Her crime it seems was to have been seen copying images of antisemitism from papers for a group who sends them abroad to advertise what’s really going on in Germany. She is aghast at hearing this…her pure research is what took her to the library and nothing else.

Hannah must balance a nature in pursuit of truth with a writer’s talent for bending the narrative in order to save her own skin. After all, she certainly was not uninterested in Jewish issues and Zionism as she tries to convince Karl. In fact, quite the contrary. Her deception is so sweet…she has an authentic love of German thinking and wouldn’t think of involving her ex-lover Heidegger for help. For every turn Karl makes to accuse her of a misdeed, she does a sharp right or left turn, leaving him in the dust. If she had any crime, it was neglecting her own research to hunt around through the files for a recipe for her mother’s favorite cake. The care and intelligence with which she describes the ingredients and making of the dessert is the same thoroughness she puts into her political theories.

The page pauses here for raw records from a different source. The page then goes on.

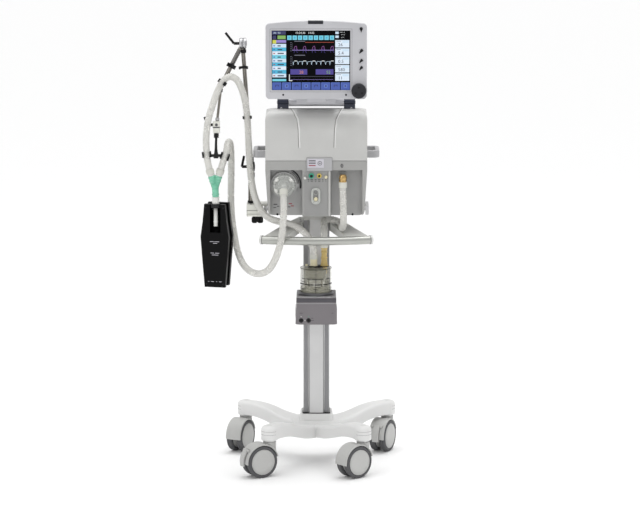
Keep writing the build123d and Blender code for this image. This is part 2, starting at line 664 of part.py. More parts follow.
def bezel_outline(inset):
    """The monitor's front outline: a gently arched top and rounded corners."""
    half = BEZEL_HALF - inset
    with BuildSketch(Plane.XZ, mode=Mode.PRIVATE) as sketch:
        with BuildLine():
            Polyline(
                (half, BEZEL_SIDE_TOP - inset), (half, BEZEL_BOTTOM + inset),
                (-half, BEZEL_BOTTOM + inset), (-half, BEZEL_SIDE_TOP - inset))
            ThreePointArc(
                (-half, BEZEL_SIDE_TOP - inset), (0, BEZEL_PEAK - inset), (half, BEZEL_SIDE_TOP - inset))
        make_face()
        fillet(vertices(), 12 - inset)
    return sketch.sketch


def bezel_slab(inset, y0, y1):
    with BuildPart() as slab:
        add(bezel_outline(inset).moved(Location((0, y0, 0))))
        extrude(amount=y1 - y0, dir=(0, 1, 0))
    return slab.part


alarm_slot = block(-25.3, 21.3, -215, -180, 1401.7, 1420)
monitor_bezel = carve(
    join(
        bezel_slab(0.0, BEZEL_FRONT, BEZEL_BACK),
        rod((KNOB[0], BEZEL_FRONT + 1, KNOB[1]), (KNOB[0], BEZEL_FRONT - 2, KNOB[1]), 25.5),
        block(-30, 29, BEZEL_FRONT + 4, BEZEL_FRONT + 18, 1163, 1176, 3)),
    bezel_slab(3.0, BEZEL_FRONT + 3, BEZEL_BACK + 1),
    block(SCREEN_X[0], SCREEN_X[1], -220, -200, SCREEN_Z[0], SCREEN_Z[1]),
    rod((KNOB[0], -220, KNOB[1]), (KNOB[0], -200, KNOB[1]), 6 + RUNNING),
    alarm_slot,
    *[rod((KEY_X, -220, z), (KEY_X, -200, z), 7.3) for z in KEYS.values()])
write("monitor_bezel", monitor_bezel)

alarm_lamp = block(-25, 21, BEZEL_FRONT - 0.6, -190, 1402, 1411.5, 1)
write("alarm_lamp", alarm_lamp)

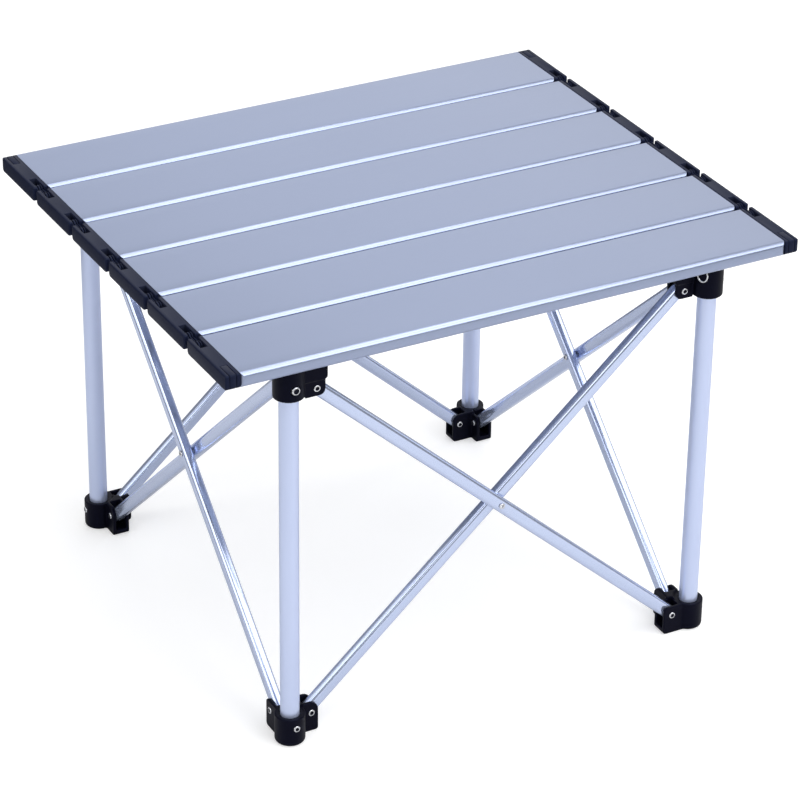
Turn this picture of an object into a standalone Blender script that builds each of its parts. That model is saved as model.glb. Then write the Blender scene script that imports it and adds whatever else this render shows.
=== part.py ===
# Folding camp table: six aluminium slats with plastic end caps, joined by
# two-pin links, on a frame of four legs and four crossed pairs of braces.
#
# Metres, +Z up. X runs along the slats, Y from the front to the back. The
# origin is on the floor, under the middle of the tabletop.

import math

import bmesh
import bpy
from mathutils import Matrix, Vector

# Tabletop
table_length = 0.405
table_height = 0.2875
slat_count = 6
slat_pitch = 0.0576
slat_gap = 0.003
slat_thickness = 0.010
slat_wall = 0.0012
slat_corner_radius = 0.002
slat_lip_width = 0.011

# End caps and the plugs in the unused pockets
cap_width = 0.010
cap_gap = 0.004
cap_top_radius = 0.001
cap_bottom_radius = 0.0025
cap_tongue_length = 0.012
pocket_width = 0.0047
pocket_length = 0.0138
pocket_outer_wall = 0.0027

# Links between the caps
link_pin_spacing = 0.0128
link_barrel_radius = 0.0033
link_web_height = 0.0034
trunnion_radius = 0.0014
trunnion_length = 0.0012

# Frame. The leg axes stand outset from the outermost slats' middles.
leg_outset = 0.006
frame_setback = 0.0015
leg_diameter = 0.0125
leg_wall = 0.001
brace_width = 0.0095
brace_thickness = 0.0072
brace_wall = 0.001
brace_corner_radius = 0.0018
brace_end_radius = 0.0045

# Hubs
sleeve_radius = 0.010
pivot_reach = 0.0162
cheek_thickness = 0.0022
ear_margin = 0.006
foot_pivot_height = 0.014
foot_sleeve_height = 0.0203
foot_ear_height = 0.023
foot_ear_radius = 0.006
foot_floor = 0.003
foot_web = 0.004
foot_rivet_height = 0.0136
top_pivot_drop = 0.0225
top_sleeve_length = 0.0265
top_ear_below_pivot = 0.0055
top_ear_radius = 0.004
top_flange_width = 0.0013
leg_top_drop = 0.0078
peg_size = 0.016
peg_root = 0.002
ring_drop = 0.0105
ring_azimuth = math.radians(126)
ring_outer_radius = 0.0036
ring_inner_radius = 0.0029
ring_proud = 0.0005

# Rivets and snap buttons
rivet_radius = 0.0016
rivet_head_radius = 0.0023
rivet_head_height = 0.0007
button_radius = 0.0028
button_proud = 0.0008
button_drop = 0.0185
clip_thickness = 0.0006
clip_width = 0.0048
clip_length = 0.016
clip_return = 0.0026
clip_pad_width = 0.0076

# Clearances
fit_gap = 0.0003
brace_gap = 0.0005
slot_play = 0.00025
slot_end_play = 0.00075
bite = 0.002

# Facets in a full circle, and steps in a rounded corner
tube_facets = 16
sleeve_facets = 20
barrel_facets = 10
small_facets = 8
corner_steps = 2

# Places worked out from the sizes above
half_length = table_length / 2
table_underside = table_height - slat_thickness
pin_height = table_height - slat_thickness / 2
slat_half_width = (slat_pitch - slat_gap) / 2
slat_half_length = half_length - cap_width
cap_half_width = (slat_pitch - cap_gap) / 2
pin_offset = (slat_pitch - link_pin_spacing) / 2
pocket_high = half_length - pocket_outer_wall
pocket_low = pocket_high - pocket_width
leg_offset = slat_pitch * (slat_count - 1) / 2 + leg_outset
leg_radius = leg_diameter / 2
bore_radius = leg_radius + fit_gap
brace_step = brace_thickness + brace_gap
slot_width = brace_thickness + 2 * slot_play
ear_half_width = slot_width / 2 + cheek_thickness
ear_reach = pivot_reach + ear_margin
slot_start = pivot_reach - brace_width / 2 - slot_end_play
hub_top = table_underside - fit_gap
top_pivot_height = table_underside - top_pivot_drop
leg_top = table_underside - leg_top_drop
top_sleeve_bottom = table_underside - top_sleeve_length
top_ear_bottom = top_pivot_height - top_ear_below_pivot
slot_ceiling = top_pivot_height + brace_width / 2 + slot_end_play
button_height = table_underside - button_drop
pivot_offset = leg_offset - pivot_reach
brace_rise = top_pivot_height - foot_pivot_height
brace_length = math.hypot(2 * pivot_offset, brace_rise)
brace_angle = math.atan2(brace_rise, 2 * pivot_offset)
crossing_height = (top_pivot_height + foot_pivot_height) / 2
pin_hole_radius = rivet_radius + fit_gap
button_hole_radius = button_radius + fit_gap

corners = ("front_left", "front_right", "back_right", "back_left")
sides = ("front", "right", "back", "left")


def clear_scene():
    for thing in list(bpy.data.objects):
        bpy.data.objects.remove(thing, do_unlink=True)


def material(name, colour, roughness, metallic):
    made = bpy.data.materials.new(name)
    made.use_nodes = True
    shader = made.node_tree.nodes["Principled BSDF"]
    shader.inputs["Base Color"].default_value = (*colour, 1.0)
    shader.inputs["Roughness"].default_value = roughness
    shader.inputs["Metallic"].default_value = metallic
    return made


def arc(centre, radius, start, end, steps):
    # Points of an arc, from one angle to another.
    points = []
    for i in range(steps + 1):
        angle = start + (end - start) * i / steps
        points.append((centre[0] + radius * math.cos(angle), centre[1] + radius * math.sin(angle)))
    return points


def circle(radius, facets):
    return arc((0, 0), radius, 0, 2 * math.pi, facets)[:-1]


def rounded_box(low, high, radii, steps=corner_steps):
    # Outline of a box, anticlockwise from its low corner, with a radius for
    # each corner.
    a, b, c, d = radii
    centres = (
        (low[0] + a, low[1] + a, a),
        (high[0] - b, low[1] + b, b),
        (high[0] - c, high[1] - c, c),
        (low[0] + d, high[1] - d, d),
    )
    points = []
    for i, (x, y, radius) in enumerate(centres):
        start = math.pi + i * math.pi / 2
        if radius > 0:
            points += arc((x, y), radius, start, start + math.pi / 2, steps)
        else:
            points.append((x, y))
    return points


def prism(outline, low, high, axis="Z", hole=None):
    # A closed solid: an outline swept along an axis, with or without a hole.
    # The outline's two numbers are XY, YZ or ZX, in the axis's own order.
    shape = bmesh.new()
    ends = ([], [])
    for loop in (outline, hole):
        if loop is None:
            continue
        rings = []
        for edges, along in zip(ends, (low, high)):
            ring = [shape.verts.new((u, v, along)) for u, v in loop]
            edges += [shape.edges.new((ring[i - 1], ring[i])) for i in range(len(ring))]
            rings.append(ring)
        for i in range(len(loop)):
            shape.faces.new((rings[0][i - 1], rings[0][i], rings[1][i], rings[1][i - 1]))
    for edges in ends:
        bmesh.ops.triangle_fill(shape, edges=edges, use_beauty=True)
    turns = {"Z": ("X", "Y", "Z"), "X": ("Y", "Z", "X"), "Y": ("Z", "X", "Y")}
    for vert in shape.verts:
        moved = dict(zip(turns[axis], vert.co))
        vert.co = (moved["X"], moved["Y"], moved["Z"])
    bmesh.ops.recalc_face_normals(shape, faces=shape.faces)
    return shape


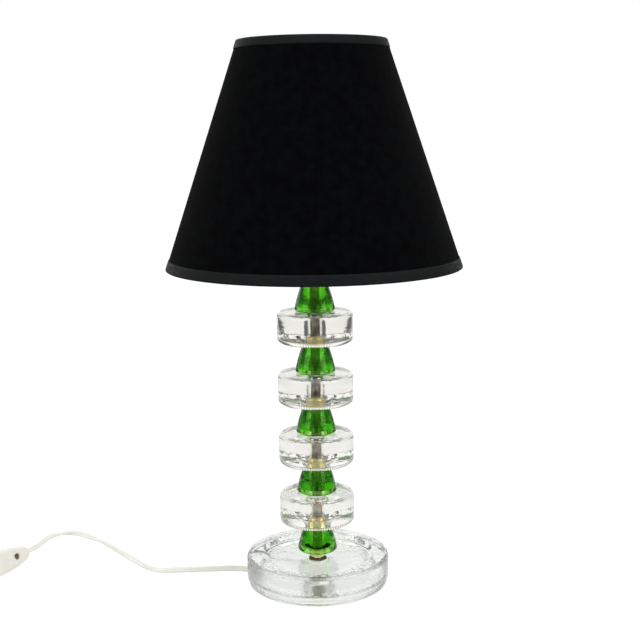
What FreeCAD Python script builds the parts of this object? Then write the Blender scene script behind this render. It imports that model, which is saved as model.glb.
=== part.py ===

Hannah has one visitor, Drew Hirshfeld, whose character Erich is symbolic of so many Jews who could not believe that their beliefs that they were true Germans meant nothing to the Nazis. He is a lawyer and has heard of her plight through the inner circles. Hannah is surprised that he has come or else pretends. Either way she is not excited to have him represent her, neither wanting her affiliation with anything Zionistic to be recognized nor believing he can do anything to help. He has the shadow of death all over him as he speaks of other lawyers who have been brought down while still trying to convince her and mostly himself that he will survive.

The environment is frightening, yet the humorous banter and cigarette sharing become between Karl and Hannah, gives relief. Through it we feel a razor thin light of hope. Karl has a child of his own and is not unfeeling to Hannah’s concern for her mother also imprisoned. Something stirs between them…perhaps it is their love of dancing or the way Hannah finishes the German folk poem Karl had begun reciting; both touchstones of their common humanity.

The acting is terrific in this play and the simple prison cell set serves as a blank slate for the plethora of ideas that playwright Bader make dance within the walls of the cell.

The play produced by Luna Stage is running at 59 East 59th Theaters until November 10th.